History
Carolina Presbytery, our parent presbytery, was organized on February 15, 1974, in the Northside Presbyterian Church in Burlington, N.C., by four ministers and six ruling elders from five churches in central and eastern North Carolina that had recently withdrawn from the Presbyterian Church in the United States. The presbytery was organized as a provisional presbytery of the National Presbyterian Church at the first General Assembly of that denomination in Birmingham, Ala. The second General Assembly of that denomination, meeting on September 17-20, 1974, in Macon, Ga., officially received Carolina Presbytery and approved its boundaries as encompassing eastern and central North Carolina west to and including the counties of Surry, Yadkin, Iredell, Catawba, Lincoln, and Gaston. The second General Assembly of the National Presbyterian Church also changed the name of the denomination to the Presbyterian Church in America.

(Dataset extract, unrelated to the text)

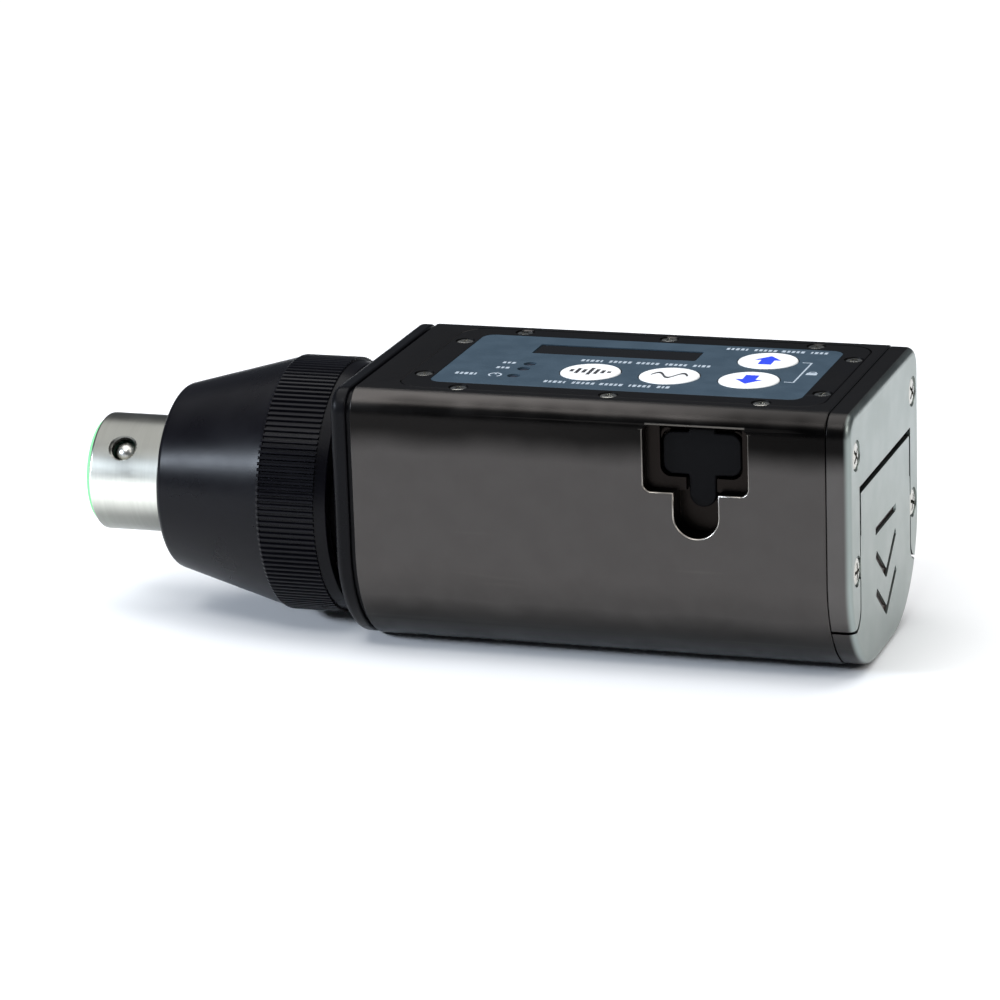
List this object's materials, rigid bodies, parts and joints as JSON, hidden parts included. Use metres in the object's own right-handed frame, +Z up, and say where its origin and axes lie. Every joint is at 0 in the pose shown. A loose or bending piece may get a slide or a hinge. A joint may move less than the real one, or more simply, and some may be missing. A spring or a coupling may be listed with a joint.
{
  "type": "plug-on wireless microphone transmitter",
  "caption": "D-section metal transmitter with a top control panel, sliding battery door, side port cover and a sprung, knurled three-pin connector coupler.",
  "frame": {"origin": "centre of the whole part's footprint, on the surface that the rounded back's flat rests on", "axes": "+X from the connector to the battery door, -Y the side with the port, +Z up towards the control panel"},
  "size_m": [0.129, 0.046, 0.0435],
  "materials": {
    "nickel_housing": "satin dark nickel plate",
    "black_insulator": "satin",
    "pale_end_cap": "satin pale plate",
    "screw_steel": "polished",
    "spring_gold": "gold plate",
    "black_panel": "matt black",
    "slate_overlay": "fine matt print",
    "dark_window": "gloss",
    "display_green": "satin",
    "led_lens": "gloss",
    "white_button": "satin",
    "circuit_board": "solder mask",
    "switch_steel": "satin",
    "tin_plate": "bright",
    "black_component": "matt",
    "amber_flex": "gloss film",
    "black_tray": "moulded",
    "cell_jacket": "gloss jacket",
    "black_rubber": "matt",
    "black_coupler": "satin black anodised",
    "black_neck": "satin",
    "spring_steel": "bright",
    "satin_barrel": "satin nickel plate",
    "nickel_nut": "nickel plate",
    "mint_insert": "moulded pale mint green",
    "contact_gold": "gold plate",
    "ball_steel": "polished",
    "wire_sleeve": "extruded sleeve",
    "wire_sleeve_tan": "extruded sleeve"
  },
  "bodies": {
    "transmitter": {"housing": "nickel_housing", "insulator_plate": "black_insulator", "end_frame": "pale_end_cap", "end_frame_screws": "screw_steel", "panel_plate": "black_panel", "panel_overlay": "slate_overlay", "panel_screws": "screw_steel", "display_window": "dark_window", "display_module": "display_green", "level_led_high": "led_lens", "level_led_low": "led_lens", "power_led": "led_lens", "control_board": "circuit_board", "dome_switches": "switch_steel", "board_standoffs": "spring_gold", "board_screws": "screw_steel", "main_board": "circuit_board", "main_board_screws": "screw_steel", "shield_can": "tin_plate", "board_parts": "black_component", "flex_cable": "amber_flex", "battery_tray": "black_tray", "battery_cell_near": "cell_jacket", "battery_cell_far": "cell_jacket", "contact_board": "circuit_board", "contact_springs": "spring_gold", "port_socket": "tin_plate", "port_board": "circuit_board", "coupler_base": "black_neck", "coupler_spring": "spring_steel", "barrel": "satin_barrel", "barrel_nut": "nickel_nut", "xlr_insert": "mint_insert", "xlr_contacts": "contact_gold", "input_leads": "wire_sleeve", "antenna_lead": "wire_sleeve_tan"},
    "battery_door": {"battery_door": "pale_end_cap", "door_contact": "spring_gold"},
    "port_flap": {"port_cover": "black_rubber"},
    "audio_key": {"audio_button": "white_button"},
    "freq_key": {"freq_button": "white_button"},
    "up_key": {"up_button": "white_button"},
    "down_key": {"down_button": "white_button"},
    "press_ring": {"thrust_washer": "spring_steel"},
    "coupler": {"coupler_sleeve": "black_coupler", "snap_ring": "spring_steel"},
    "latch": {"latch_ball": "ball_steel"}
  },
  "joints": [
    {"name": "coupler_press", "type": "slide", "parent": "transmitter", "child": "press_ring", "axis": [1, 0, 0], "range_m": [0, 0.0022], "stiffness_N_per_m": 1500, "springref_m": -0.004, "deforming": ["coupler_spring"]},
    {"name": "coupler_turn", "type": "hinge", "parent": "press_ring", "child": "coupler", "pos_m": [-0.0339, 0, 0.0215], "axis": [1, 0, 0], "range_deg": [0, 25]},
    {"name": "latch_ball_lift", "type": "slide", "parent": "transmitter", "child": "latch", "axis": [0, -0.766, 0.6428], "range_m": [0, 0.0011]},
    {"name": "battery_door_slide", "type": "slide", "parent": "transmitter", "child": "battery_door", "axis": [0, 0, -1], "range_m": [0, 0.034]},
    {"name": "port_cover_hinge", "type": "hinge", "parent": "transmitter", "child": "port_flap", "pos_m": [0.04125, -0.02005, 0.03945], "axis": [-1, 0, 0], "range_deg": [0, 95]},
    {"name": "audio_press", "type": "slide", "parent": "transmitter", "child": "audio_key", "axis": [0, 0, -1], "range_m": [0, 0.0004], "stiffness_N_per_m": 400, "springref_m": -0.0005},
    {"name": "freq_press", "type": "slide", "parent": "transmitter", "child": "freq_key", "axis": [0, 0, -1], "range_m": [0, 0.0004], "stiffness_N_per_m": 400, "springref_m": -0.0005},
    {"name": "up_press", "type": "slide", "parent": "transmitter", "child": "up_key", "axis": [0, 0, -1], "range_m": [0, 0.0004], "stiffness_N_per_m": 400, "springref_m": -0.0005},
    {"name": "down_press", "type": "slide", "parent": "transmitter", "child": "down_key", "axis": [0, 0, -1], "range_m": [0, 0.0004], "stiffness_N_per_m": 400, "springref_m": -0.0005}
  ],
  "couplings": [
    {"joint": "latch_ball_lift", "follows": "coupler_press", "ratio": 0.5}
  ]
}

Within four years, Carolina Presbytery grew from five to eighteen churches and two missions. Eastern Carolina Presbytery (ECP) was organized from Carolina Presbytery in June 1978, by an action of the Sixth General Assembly of the Presbyterian Church in America, after Carolina Presbytery voted to divide the presbytery on April 22, 1978. Carolina Presbytery became known as Central Carolina Presbytery.

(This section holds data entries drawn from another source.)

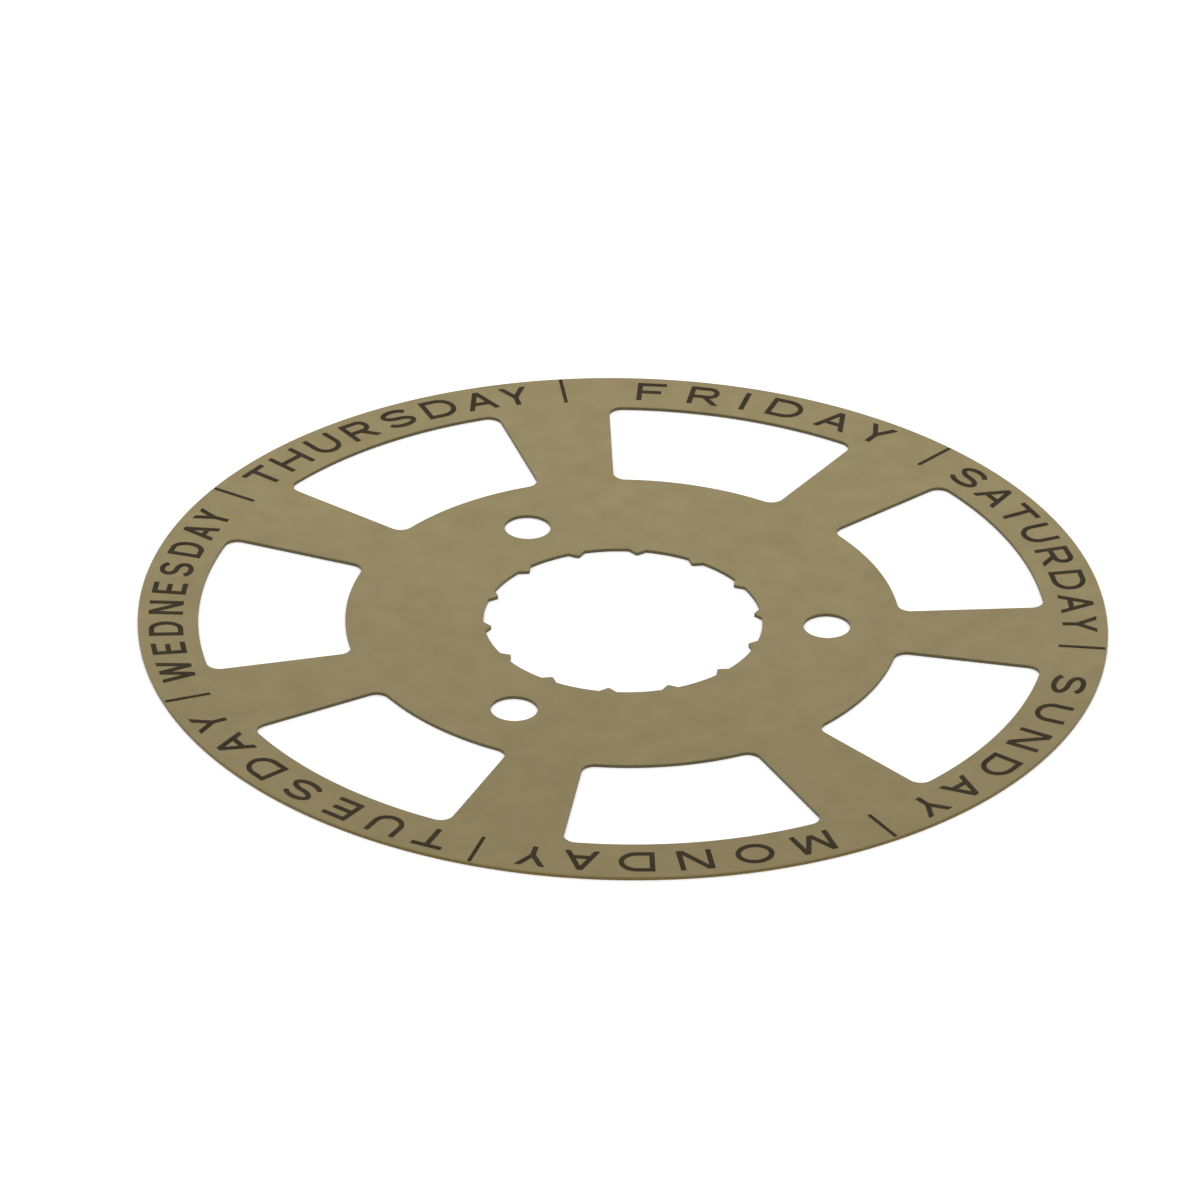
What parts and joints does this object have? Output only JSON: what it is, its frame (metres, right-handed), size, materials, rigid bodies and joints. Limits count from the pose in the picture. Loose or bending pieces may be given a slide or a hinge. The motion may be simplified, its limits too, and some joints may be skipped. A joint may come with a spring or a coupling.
{
  "type": "calendar day disc",
  "caption": "Thin flat sheet-metal disc with a toothed hub hole, rivet holes, a ring of windows and the names of the week printed round its rim.",
  "frame": {"origin": "centre of the disc on its plain underside", "axes": "+Z through the disc towards its printed side; +X from the centre through the first rivet hole"},
  "size_m": [0.026, 0.026, 0.0001],
  "materials": {
    "brass": "satin, khaki-champagne, very even and matt",
    "ink": "pad-printed ink, dark brown-black, slightly satin"
  },
  "bodies": {
    "root": {"disc_plate": "brass", "sunday_name": "ink", "monday_name": "ink", "tuesday_name": "ink", "wednesday_name": "ink", "thursday_name": "ink", "friday_name": "ink", "saturday_name": "ink", "sunday_mark": "ink", "monday_mark": "ink", "tuesday_mark": "ink", "wednesday_mark": "ink", "thursday_mark": "ink", "friday_mark": "ink", "saturday_mark": "ink"}
  },
  "joints": []
}
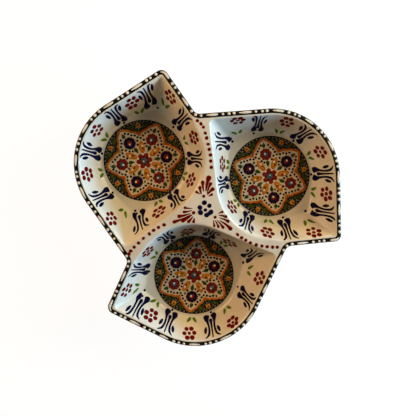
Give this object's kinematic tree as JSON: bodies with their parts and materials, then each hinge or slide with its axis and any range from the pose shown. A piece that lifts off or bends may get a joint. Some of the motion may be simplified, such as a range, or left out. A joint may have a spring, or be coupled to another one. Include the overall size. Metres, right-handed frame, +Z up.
{
  "type": "divided serving bowl",
  "caption": "Divided serving bowl of glazed earthenware: lobed wells parted by flat ridges in a pinwheel outline, with relief enamel on rim, ridges and floors.",
  "frame": {"origin": "on the table, below the middle of the outline's box", "axes": "+Z up; +X to the right and +Y away from the viewer in the picture, which looks down into the bowl"},
  "size_m": [0.2496, 0.2588, 0.0429],
  "materials": {
    "glazed_casting": "glossy",
    "bare_clay": "matte",
    "black_enamel": "glossy",
    "white_enamel": "glossy",
    "red_enamel": "glossy",
    "navy_enamel": "glossy",
    "cream_enamel": "glossy",
    "orange_enamel": "glossy",
    "amber_enamel": "glossy",
    "green_enamel": "glossy",
    "blue_enamel": "glossy"
  },
  "bodies": {
    "root": {"clay_body": "glazed_casting", "foot_ring_right": "bare_clay", "foot_ring_left": "bare_clay", "foot_ring_front": "bare_clay", "rim_band": "black_enamel", "rim_beads": "white_enamel", "ridge_dots": "red_enamel", "centre_sprays": "red_enamel", "centre_rosette": "navy_enamel", "ground_right": "black_enamel", "ground_left": "black_enamel", "ground_front": "black_enamel", "star_field_right": "cream_enamel", "star_field_left": "cream_enamel", "star_field_front": "cream_enamel", "star_line_right": "orange_enamel", "star_line_left": "orange_enamel", "star_line_front": "orange_enamel", "red_flowers_right": "red_enamel", "red_flowers_left": "red_enamel", "red_flowers_front": "red_enamel", "navy_flowers_right": "navy_enamel", "navy_flowers_left": "navy_enamel", "navy_flowers_front": "navy_enamel", "almond_petals_right": "amber_enamel", "almond_petals_left": "amber_enamel", "almond_petals_front": "amber_enamel", "leaves_right": "green_enamel", "leaves_left": "green_enamel", "leaves_front": "green_enamel", "bosses_right": "blue_enamel", "bosses_left": "blue_enamel", "bosses_front": "blue_enamel"}
  },
  "joints": []
}
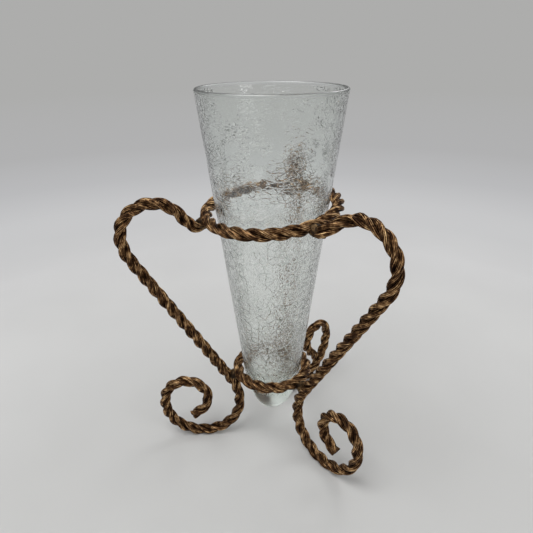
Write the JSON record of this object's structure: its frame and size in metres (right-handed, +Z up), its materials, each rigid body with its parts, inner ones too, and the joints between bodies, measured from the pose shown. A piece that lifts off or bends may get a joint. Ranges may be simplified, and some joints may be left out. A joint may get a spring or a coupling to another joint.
{
  "type": "footed flower vase",
  "caption": "Tall cone vase of clear crackle glass with a round tip, resting in rings of twisted wire rope on arched rope legs with scroll feet.",
  "frame": {"origin": "on the glass's axis, on the surface that the feet stand on", "axes": "+Z up along the glass's axis, +Y toward the back leg, with the left leg at 210 and the right leg at 330 degrees from +X"},
  "size_m": [0.1693, 0.1533, 0.254],
  "materials": {
    "glass": "clear with a crackle inside, smooth at the rim and tip",
    "rope": "antique gold, bright on the ridges and near black in the grooves",
    "braze": "satin, as left by the torch"
  },
  "bodies": {
    "stand": {"upper_ring_strand_1": "rope", "upper_ring_strand_2": "rope", "upper_ring_strand_3": "rope", "lower_ring_strand_1": "rope", "lower_ring_strand_2": "rope", "lower_ring_strand_3": "rope", "back_leg_strand_1": "rope", "back_leg_strand_2": "rope", "back_leg_strand_3": "rope", "left_leg_strand_1": "rope", "left_leg_strand_2": "rope", "left_leg_strand_3": "rope", "right_leg_strand_1": "rope", "right_leg_strand_2": "rope", "right_leg_strand_3": "rope", "back_upper_braze": "braze", "left_upper_braze": "braze", "right_upper_braze": "braze", "back_lower_braze": "braze", "left_lower_braze": "braze", "right_lower_braze": "braze"},
    "vase": {"glass_vase": "glass"}
  },
  "joints": [
    {"name": "vase_lift", "type": "slide", "parent": "stand", "child": "vase", "axis": [0, 0, 1], "range_m": [0, 0.19]}
  ]
}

On May 28, 1983, ECP released the Northside Church in Burlington and Westminster Church in High Point to Central Carolina Presbytery with the approval of General Assembly. ECP then encompassed the counties that were east of and including Person, Orange, Chatham, Wake, Johnston, Sampson, Bladen, and Columbus.
On January 27, 2007, ECP approved the transfer to James River Presbytery of the northeastern North Carolina counties of Currituck, Camden, Perquimans, Pasquotank, Chowan, Gates, Hertford, Bertie, and the area of Dare County east of Croatan Sound and north of Oregon Inlet, to facilitate more rapid and effective establishment of PCA congregations in these areas. The 2007 General Assembly approved this change.
The 2009 General Assembly approved a change in the boundaries of Eastern Carolina Presbytery and Central Carolina Presbytery so as to include Harnett County within the bounds of Eastern Carolina Presbytery. There was a church that was was received as a member church of Eastern Carolina Presbytery at that time, but the church has since left the PCA.